Curl side: \(\vec{\nabla}\times\vec{F}=(0,0,\partial_x(0)-\partial_y(y)) = -\hat{z}\). Surface integral: \(\int_S(-\hat{z})\cdot\hat{z}\,dA = -1\).

Line side: bottom edge \(y=0\Rightarrow \vec{F}=0\), contributes \(0\). Right edge \(x=1,\ y:0\to 1\), \(\vec{F}=(y,0,0)\), but \(d\vec{r}=\hat{y}\,dy\), dot product \(0\). Top edge \(y=1,\ x:1\to 0\), \(\vec{F}=(1,0,0)\), \(d\vec{r}=-\hat{x}\,dx\), dot product \(-1\), integrated over \(x\in[0,1]\) gives \(-1\). Left edge: \(0\) similarly. Total: \(-1\). Matches.

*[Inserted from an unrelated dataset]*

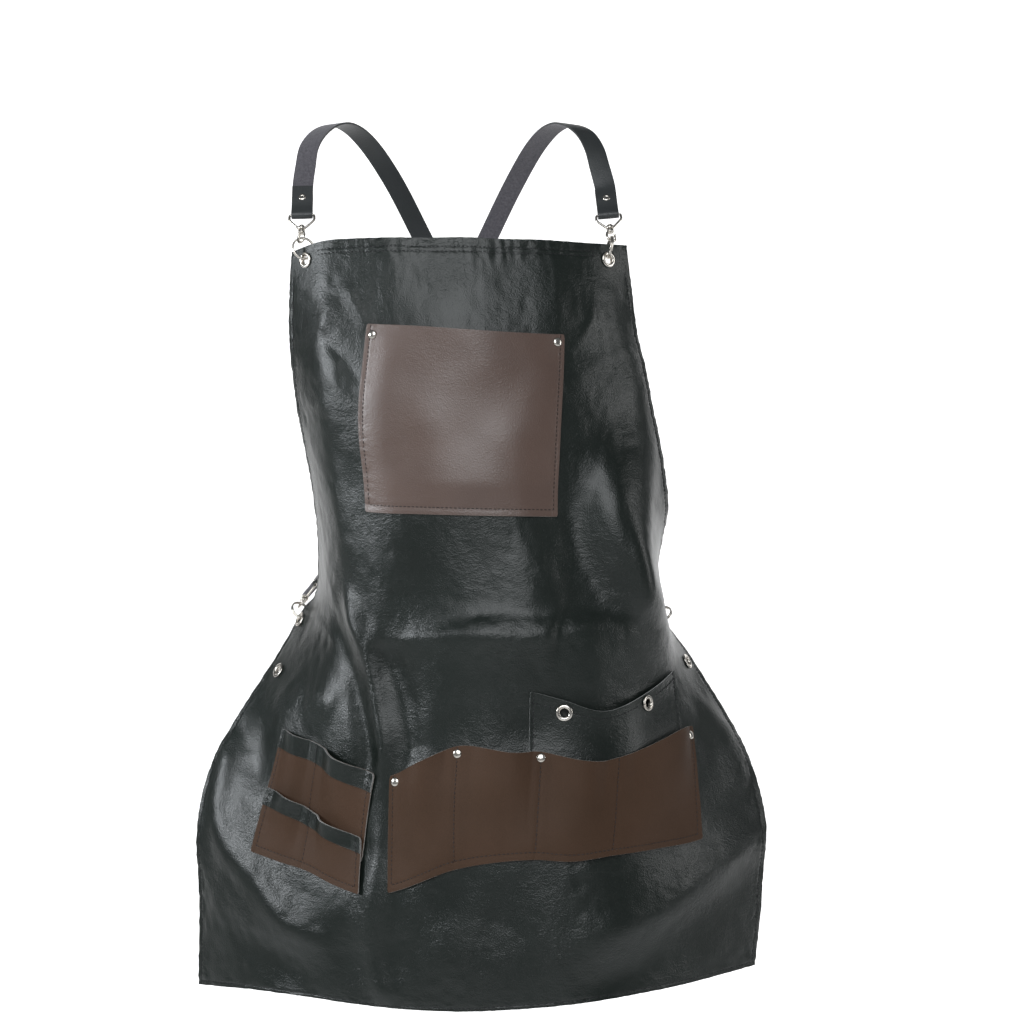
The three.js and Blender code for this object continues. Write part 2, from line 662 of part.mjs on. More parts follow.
// The straps cross on the back, so that the left shoulder's strap leads to the right of the waist.
// flapSide is of the fold in front. Each row is a centre point and the direction away from the body.
const STRAP_ROUTES = {
  left: {
    from: "front_left",
    to: "waist_right",
    flapSide: 1,
    points: [
      [-135, -28, -27, -0.2, -0.8, 0.7],
      [-117, -4, -4.5, -0.1, -0.2, 1],
      [-103, 20, -1.2, 0, 0.2, 1],
      [-86, 50, -12, 0, 0.7, 0.8],
      [-62, 82, -45, 0, 1, 0.35],
      [-34, 104, -98, 0, 1, 0.15],
      [2, 117, -170, 0, 1, 0.05],
      [40, 120, -240, 0.1, 1, 0],
      [78, 118, -305, 0.2, 1, 0],
      [126, 115, -362, 0.4, 0.9, 0],
      [170, 100, -412, 0.7, 0.7, 0.1],
    ],
  },
  right: {
    from: "front_right",
    to: "waist_left",
    flapSide: -1,
    points: [
      [136, -26, -24, 0.2, -0.8, 0.7],
      [118, -4, -4.5, 0.1, -0.2, 1],
      [103, 20, -1.2, 0, 0.2, 1],
      [86, 50, -12, 0, 0.7, 0.8],
      [63, 84, -45, 0, 1, 0.35],
      [35, 109, -98, 0, 1, 0.15],
      [0, 124, -170, 0, 1, 0.05],
      [-34, 126, -240, -0.1, 1, 0],
      [-66, 124, -305, -0.2, 1, 0],
      [-90, 123, -362, -0.4, 0.9, 0],
      [-121, 112, -408, -0.7, 0.7, 0.1],
    ],
  },
};
const BUCKLE_PLACE = 0.66; // of the way along a strap's route
const BUCKLE_LENGTH = 20; // between the middles of the frame's two bars
const BUCKLE_HALF = 12.6;
const CORNER_R = 1.2;
const TAIL_LENGTH = 78; // of the holed strap past the heel bar
const PRONG_R = 0.9;
const KEEPER_PLACE = -46;
const KEEPER_WIDTH = 8;
const KEEPER_THICK = 1.2;
const STRAP_STEP = 20;

const asVector = ([x, y, z]) => v(x, y, z);

function loopBar(end) {
  return end.top.clone().addScaledVector(end.z, LOOP_TOP);
}

for (const [side, route] of Object.entries(STRAP_ROUTES)) {
  const start = STRAP_ENDS[route.from];
  const finish = STRAP_ENDS[route.to];
  const leave = (end, flapSide) =>
    loopBar(end)
      .addScaledVector(end.z, FLAP_LENGTH + 2)
      .addScaledVector(end.y, FLAP_OFFSET * 0.5 * flapSide);
  const centres = [leave(start, route.flapSide), ...route.points.map(asVector), leave(finish, 1)];
  const outs = [
    start.y.clone().negate(),
    ...route.points.map((row) => asVector(row.slice(3)).normalize()),
    finish.y.clone().negate(),
  ];
  const centreLine = new THREE.CatmullRomCurve3(centres);
  const outLine = new THREE.CatmullRomCurve3(outs);
  const length = centreLine.getLength();
  const buckleAt = BUCKLE_PLACE * length;

  // The strap's frame at a distance along its route: t onwards, n away from the body, x across.
  const frameAt = (distance) => {
    const share = Math.min(Math.max(distance / length, 0), 1);
    const at = centreLine.getPointAt(share);
    const t = centreLine.getTangentAt(share);
    const n = outLine.getPoint(centreLine.getUtoTmapping(share));
    n.addScaledVector(t, -n.dot(t)).normalize();
    return { at, t, n, x: new THREE.Vector3().crossVectors(t, n) };
  };
  const buckle = frameAt(buckleAt);
  const inBuckle = (along, away, sideways = 0) =>
    buckle.at
      .clone()
      .addScaledVector(buckle.t, along)
      .addScaledVector(buckle.n, away)
      .addScaledVector(buckle.x, sideways);

  // From the hook in front to the buckle's heel bar.
  const outwards = start.y.clone().negate();
  const upper = foldedEnd(loopBar(start), start.z, outwards, start.x, route.flapSide);
  const upperEnd = buckleAt - FLAP_LENGTH - 6;
  const upperSteps = Math.round(upperEnd / STRAP_STEP);
  for (let i = 0; i <= upperSteps; i += 1) {
    const { at, x } = frameAt((upperEnd * i) / upperSteps);
    upper.push({ at, across: x });
  }
  const heel = foldedEnd(inBuckle(0, 0), buckle.t.clone().negate(), buckle.n, buckle.x, -1);
  upper.push(...heel.reverse());

  // From the hook at the waist, under the toe bar, over the heel bar, to the loose tip.
  const lower = foldedEnd(loopBar(finish), finish.z, finish.y.clone().negate(), finish.x, 1);
  const lowerStart = buckleAt + BUCKLE_LENGTH + 18;
  const lowerSteps = Math.round((length - lowerStart) / STRAP_STEP);
  for (let i = 0; i <= lowerSteps; i += 1) {
    const { at, x } = frameAt(length - ((length - lowerStart) * i) / lowerSteps);
    lower.push({ at, across: x.negate() });
  }
  const under = LOOP_BAR_R + GAP + STRAP_THICK / 2 + 0.2;
  const over = FOLD_R + STRAP_THICK + 0.8;
  const throughBuckle = [
    [BUCKLE_LENGTH + 8, -under * 0.7],
    [BUCKLE_LENGTH, -under],
    [BUCKLE_LENGTH - 5, -under + 0.8],
    [BUCKLE_LENGTH / 2, 1.4],
    [4, over - 1],
    [-2, over],
    [-12, over - 0.5],
  ];
  for (const [along, away] of throughBuckle) {
    lower.push({ at: inBuckle(along, away), across: buckle.x.clone().negate() });
  }
  for (let past = 25; past <= TAIL_LENGTH; past += 13) {
    const { at, n, x } = frameAt(buckleAt - past);
    lower.push({ at: at.addScaledVector(n, STRAP_THICK + 2), across: x.negate() });
  }

  const prongFrom = inBuckle(0, 0);
  const prongTip = inBuckle(BUCKLE_LENGTH + 2, LOOP_BAR_R + PRONG_R + 0.4);
  const eyeOut = (half, radius) => rod(inBuckle(0, 0, -half), inBuckle(0, 0, half), radius, 12);
  const prong = rod(prongFrom, prongTip, PRONG_R, 8)
    .add(eyeOut(1.5, 2.5))
    .subtract(eyeOut(4, LOOP_BAR_R + GAP));
  add(`buckle_prong_${side}`, toGeometry(prong), NICKEL);

  const [half, reach] = [BUCKLE_HALF, BUCKLE_LENGTH];
  const bar = [-half + CORNER_R, -half / 2, 0, half / 2, half - CORNER_R];
  const leg = [CORNER_R, reach / 2, reach - CORNER_R];
  const frameWire = [
    ...bar.map((sideways) => inBuckle(0, 0, sideways)),
    ...leg.map((along) => inBuckle(along, 0, half)),
    ...bar.map((sideways) => inBuckle(reach, 0, -sideways)),
    ...leg.map((along) => inBuckle(reach - along, 0, -half)),
  ];
  add(`buckle_frame_${side}`, wire(frameWire, LOOP_BAR_R, 36, true), NICKEL);

  const riveted = (end) => {
    const middle = loopBar(end).addScaledVector(end.z, STRAP_RIVET_PLACE);
    return punch(middle, end.y, STRAP_RIVET_HOLE_R);
  };
  const prongSlot = eyeOut(2.3, FOLD_R + STRAP_THICK);
  add(`strap_upper_${side}`, punched(ribbon(upper), [riveted(start), prongSlot]), STRAP_LEATHER);
  const prongHole = rod(inBuckle(3, 0.2), inBuckle(BUCKLE_LENGTH - 2, 2.3), PRONG_R + 1.1, 8);
  add(`strap_lower_${side}`, punched(ribbon(lower), [riveted(finish), prongHole]), STRAP_LEATHER);

  for (const [place, end] of [[route.from, start], [route.to, finish]]) {
    const rivet = add(`strap_rivet_${place}`, tubularRivetGeometry(), NICKEL);
    seatOn(rivet, loopBar(end).addScaledVector(end.z, STRAP_RIVET_PLACE), end.y.clone().negate());
  }

  // A leather keeper round both layers, which holds the loose tip down.
  const low = -STRAP_THICK / 2 - 0.6;
  const high = STRAP_THICK * 1.5 + 2.8;
  const rectangle = (grow) =>
    [[-1, low], [1, low], [1, high], [-1, high]].map(
      ([hand, y], i) =>
        new THREE.Vector2(hand * (STRAP_WIDTH / 2 + 0.8 + grow), y + (i < 2 ? -grow : grow)),
    );
  const band = new THREE.Shape(rectangle(KEEPER_THICK));
  band.holes.push(new THREE.Path(rectangle(0)));
  const keeper = new THREE.ExtrudeGeometry(band, { depth: KEEPER_WIDTH, bevelEnabled: false });
  const { at, t, n } = frameAt(buckleAt + KEEPER_PLACE);
  const mesh = add(`strap_keeper_${side}`, keeper, STRAP_LEATHER);
  const sideways = new THREE.Vector3().crossVectors(n, t);
  mesh.setRotationFromMatrix(new THREE.Matrix4().makeBasis(sideways, n, t.clone()));
  mesh.position.copy(at);
}

export default apron;
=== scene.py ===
import json
import math

import bpy
import numpy as np
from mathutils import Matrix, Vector


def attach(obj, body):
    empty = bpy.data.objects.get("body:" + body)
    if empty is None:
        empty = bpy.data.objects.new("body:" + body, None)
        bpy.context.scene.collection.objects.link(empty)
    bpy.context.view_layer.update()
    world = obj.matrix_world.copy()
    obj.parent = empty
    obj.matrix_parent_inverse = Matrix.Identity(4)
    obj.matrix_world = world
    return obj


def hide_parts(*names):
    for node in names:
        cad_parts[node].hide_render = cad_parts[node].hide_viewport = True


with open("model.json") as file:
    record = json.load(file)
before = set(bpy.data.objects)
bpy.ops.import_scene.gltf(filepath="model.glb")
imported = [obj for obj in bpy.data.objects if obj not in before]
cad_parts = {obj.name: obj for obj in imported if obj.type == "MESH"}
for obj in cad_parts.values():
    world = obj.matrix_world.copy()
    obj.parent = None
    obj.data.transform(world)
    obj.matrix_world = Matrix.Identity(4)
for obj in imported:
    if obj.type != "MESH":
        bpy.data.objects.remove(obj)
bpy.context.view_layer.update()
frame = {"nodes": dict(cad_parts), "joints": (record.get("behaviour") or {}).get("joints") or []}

# A cross-back leather work apron. The code below counts in millimetres, as the CAD part does,
# and meshes are written in metres. The front faces -Y.
MM = 0.001
SEED = 11

# ---------------------------------------------------------------- camera
CAMERA_AT = (0.060, -1.810, -0.385)
CAMERA_LENS, CAMERA_SENSOR = 64.55, 36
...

(2) The field \(\vec{E}=(cy,cx,0)\) from Chapter 2 lecture notes. Its curl is \(\partial_x(cx)-\partial_y(cy)=c-c=0\) (other components also zero), so it's a legal electrostatic field — and indeed has potential \(V=-cxy\).

Practice Problems

Problem 1easy
Use Stokes' theorem to compute \(\oint_C\vec{F}\cdot d\vec{r}\) for \(\vec{F}=(0,x,0)\) around any closed curve \(C\) bounding a flat region of area \(A\) in the \(xy\)-plane (counterclockwise).
Hint
Find the curl and dot it with \(\hat{z}\).
Solution

\(\vec{\nabla}\times\vec{F} = \hat{z}\). Stokes: \(\oint = \int_S \hat{z}\cdot\hat{z}\,dA = A\).

Answer: equals the enclosed area \(A\). (This is a standard way to compute areas from line integrals.)

Problem 2easy
A proposed electric field is \(\vec{E}=(0,0,\sin x)\). Is it a valid electrostatic field?
Hint
Compute \(\vec{\nabla}\times\vec{E}\).
Solution

\(y\)-component of the curl: \(\partial_z E_x - \partial_x E_z = 0 - \cos x = -\cos x \neq 0\).

Answer: no — curl is nonzero, so no potential exists.

Problem 3medium
If \(\vec{\nabla}\times\vec{E}=0\) in a simply-connected region, show that \(\oint_C\vec{E}\cdot d\vec{r}=0\) for every closed loop \(C\) in that region.
Hint
Fill \(C\) in with a surface \(S\) and use Stokes.
Solution

Simply-connected means any closed loop \(C\) is the boundary of some surface \(S\) entirely in the region. By Stokes, \(\oint_C\vec{E}\cdot d\vec{r} = \int_S(\vec{\nabla}\times\vec{E})\cdot d\vec{A} = \int_S 0\,dA = 0\).

Answer: follows directly from Stokes' theorem.

Problem 4medium
Compute \(\oint_C\vec{F}\cdot d\vec{r}\) directly for \(\vec{F}=(-y,x,0)\) around the unit circle in the \(xy\)-plane (counterclockwise), then verify with Stokes.
Hint
Parametrize \(x=\cos\theta\), \(y=\sin\theta\); separately, curl is a simple constant.
Solution

Direct: \(d\vec{r}=(-\sin\theta,\cos\theta,0)d\theta\), \(\vec{F}\cdot d\vec{r} = \sin^2\theta+\cos^2\theta = 1\); integral over \(\theta\in[0,2\pi]\) gives \(2\pi\). Stokes: \(\vec{\nabla}\times\vec{F} = 2\hat{z}\); flux through unit disk is \(2\pi\). Match.

Answer: \(2\pi\), and Stokes confirms.

Problem 5medium
Does \(\vec{E}=(2xy,\ x^2 + z^2,\ 2yz)\) qualify as an electrostatic field? If yes, find a potential \(V\).
Hint
Check curl; if zero, integrate a partial.
Solution

Curl components: \(x\): \(\partial_y(2yz)-\partial_z(x^2+z^2)=2z-2z=0\). \(y\): \(\partial_z(2xy)-\partial_x(2yz)=0-0=0\). \(z\): \(\partial_x(x^2+z^2)-\partial_y(2xy)=2x-2x=0\). Good. Now find \(V\) with \(-\partial_x V=2xy \Rightarrow V=-x^2 y + g(y,z)\). Then \(-\partial_y V = x^2 - g_y = x^2+z^2\), so \(g_y=-z^2\) and \(g=-yz^2 + h(z)\). Finally \(-\partial_z V = 2yz - h'(z) = 2yz\), so \(h\) constant.

Answer: yes; \(V(x,y,z) = -x^2 y - y z^2\) (up to constant).